The final major point I would like to mention concerns the protection of dynamic databases. Under Berne, of course, Australia is obliged to protect literary works for the life of the author plus fifty years. The CLRC formed the opinion that the duration of protection for dynamic databases would run from the time when the first edition of the database was made; and that additional information would only give rise to a new work if there was a substantial change in the database. The Committee added that the additional material might itself qualify for protection and abstained from making any specific recommendations about dynamic databases. The point I would make is obvious: as dynamic databases may be altered thorough gradual accretions rather than revolutionary changes, the point at which the changes may be substantial enough for there to be a new work is by no means clear cut. A legitimate question must be whether a database producer is to be penalised for supplying a database that is continually being upgraded in favour of a producer who issues quarterly or annual updates which may be substantial enough to make the database a new work, and so extend the duration of protection.

I agree with the CLRC that the problems of joint authors and ownership is not an issue confined to electronic databases. Ownership would appear to be an issue best left to contract law; and I would see no reason for introducing a special rule for commissioned works such as has been suggested for computer programs, at least without some further study of the effects of such a shift in the balance of power on the nature of the database industry.

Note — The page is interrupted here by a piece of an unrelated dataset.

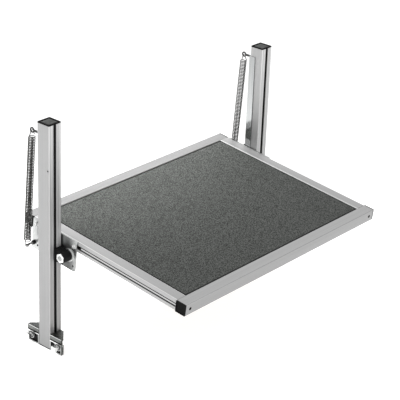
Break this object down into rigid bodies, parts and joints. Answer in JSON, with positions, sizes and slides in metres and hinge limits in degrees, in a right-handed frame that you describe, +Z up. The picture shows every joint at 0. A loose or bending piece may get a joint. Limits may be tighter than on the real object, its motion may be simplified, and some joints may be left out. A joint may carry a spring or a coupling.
{
  "type": "footrest",
  "caption": "Framed platform that climbs between slotted posts and grips them by canting, with long balance springs and foot brackets.",
  "frame": {"origin": "midway between the two posts, on the plane of their feet and on the posts' centre plane; a bench holds the part there", "axes": "+X across to the user's right, +Y from the front towards the rear, +Z up along the posts"},
  "size_m": [0.854, 0.5349, 0.6],
  "materials": {
    "anodised_profile": "satin anodised, fine draw lines along the profile",
    "black_plastic": "fine moulded grain",
    "wear_strip": "cold rolled, lightly rubbed",
    "bright_zinc": "bright zinc plated",
    "die_cast": "dark grey, slightly grainy",
    "black_screw": "black oxide",
    "spring_steel": "drawn wire",
    "cover_strip": "light grey, smooth",
    "board": "dense particle board",
    "rubber_mat": "dark grey with fine speckle",
    "side_plate": "satin rolled sheet"
  },
  "bodies": {
    "stand": {"left_post": "anodised_profile", "right_post": "anodised_profile", "post_top_caps": "black_plastic", "post_foot_caps": "black_plastic", "left_wear_strip": "wear_strip", "right_wear_strip": "wear_strip", "strip_screws": "bright_zinc", "strip_slot_nuts": "bright_zinc", "left_eye_bolt": "bright_zinc", "right_eye_bolt": "bright_zinc", "eye_bolt_nuts": "bright_zinc", "left_front_bracket": "die_cast", "left_rear_bracket": "die_cast", "right_front_bracket": "die_cast", "right_rear_bracket": "die_cast", "bracket_post_screws": "black_screw", "bracket_post_nuts": "bright_zinc", "bracket_bench_screws": "bright_zinc", "bracket_bench_nuts": "bright_zinc", "left_spring": "spring_steel", "right_spring": "spring_steel"},
    "carriage": {"left_rear_pad": "black_plastic", "right_rear_pad": "black_plastic"},
    "platform": {"front_rail": "anodised_profile", "rear_rail": "anodised_profile", "left_side_rail": "anodised_profile", "right_side_rail": "anodised_profile", "rail_end_caps": "black_plastic", "left_cover_strip": "cover_strip", "right_cover_strip": "cover_strip", "corner_screws": "bright_zinc", "board": "board", "rubber_mat": "rubber_mat", "left_side_plate": "side_plate", "right_side_plate": "side_plate", "plate_screws": "bright_zinc", "plate_slot_nuts": "bright_zinc", "pad_bolts": "bright_zinc", "left_shoe_bolt": "bright_zinc", "right_shoe_bolt": "bright_zinc", "shoe_washers": "bright_zinc", "shoe_bolt_nuts": "bright_zinc", "left_spring_pin": "bright_zinc", "right_spring_pin": "bright_zinc", "spring_pin_nuts": "black_screw"},
    "left_shoe": {"left_front_shoe": "black_plastic"},
    "right_shoe": {"right_front_shoe": "black_plastic"}
  },
  "joints": [
    {"name": "height", "type": "slide", "parent": "stand", "child": "carriage", "axis": [0, 0, 1], "range_m": [-0.16, 0.03], "deforming": ["left_spring", "right_spring"]},
    {"name": "tilt_release", "type": "hinge", "parent": "carriage", "child": "platform", "pos_m": [0, 0.0323, 0.297], "axis": [-1, 0, 0], "range_deg": [0, 8]},
    {"name": "left_shoe_swivel", "type": "hinge", "parent": "platform", "child": "left_shoe", "pos_m": [-0.38, -0.041, 0.25712], "axis": [-1, 0, 0], "range_deg": [-8, 0]},
    {"name": "right_shoe_swivel", "type": "hinge", "parent": "platform", "child": "right_shoe", "pos_m": [0.38, -0.041, 0.25712], "axis": [-1, 0, 0], "range_deg": [-8, 0]}
  ],
  "couplings": [
    {"joint": "left_shoe_swivel", "follows": "tilt_release", "ratio": -1},
    {"joint": "right_shoe_swivel", "follows": "tilt_release", "ratio": -1}
  ]
}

[1] In their joint decision Mason C.J., Brennan and Deane J.J. said that "the test of originality is satisfied by the originality of the set of instructions and any unauthorised expression of it in language, code or notation will infringe copyright in the computer program". [1992] HCA 2; (1992) 22 IPR 163, p 164.

[2] Australian Performing Right Association Ltd. v Commonwealth Bank of Australia [1992] FCA 609; (1993) 25 IPR 157.

[3] Copyright Agency Limited.

[4] [1985] FSR 306.

[5] Ladbroke (Football) Ltd. v William Hill (Football) Ltd. [1964] 1 ALL ER 465.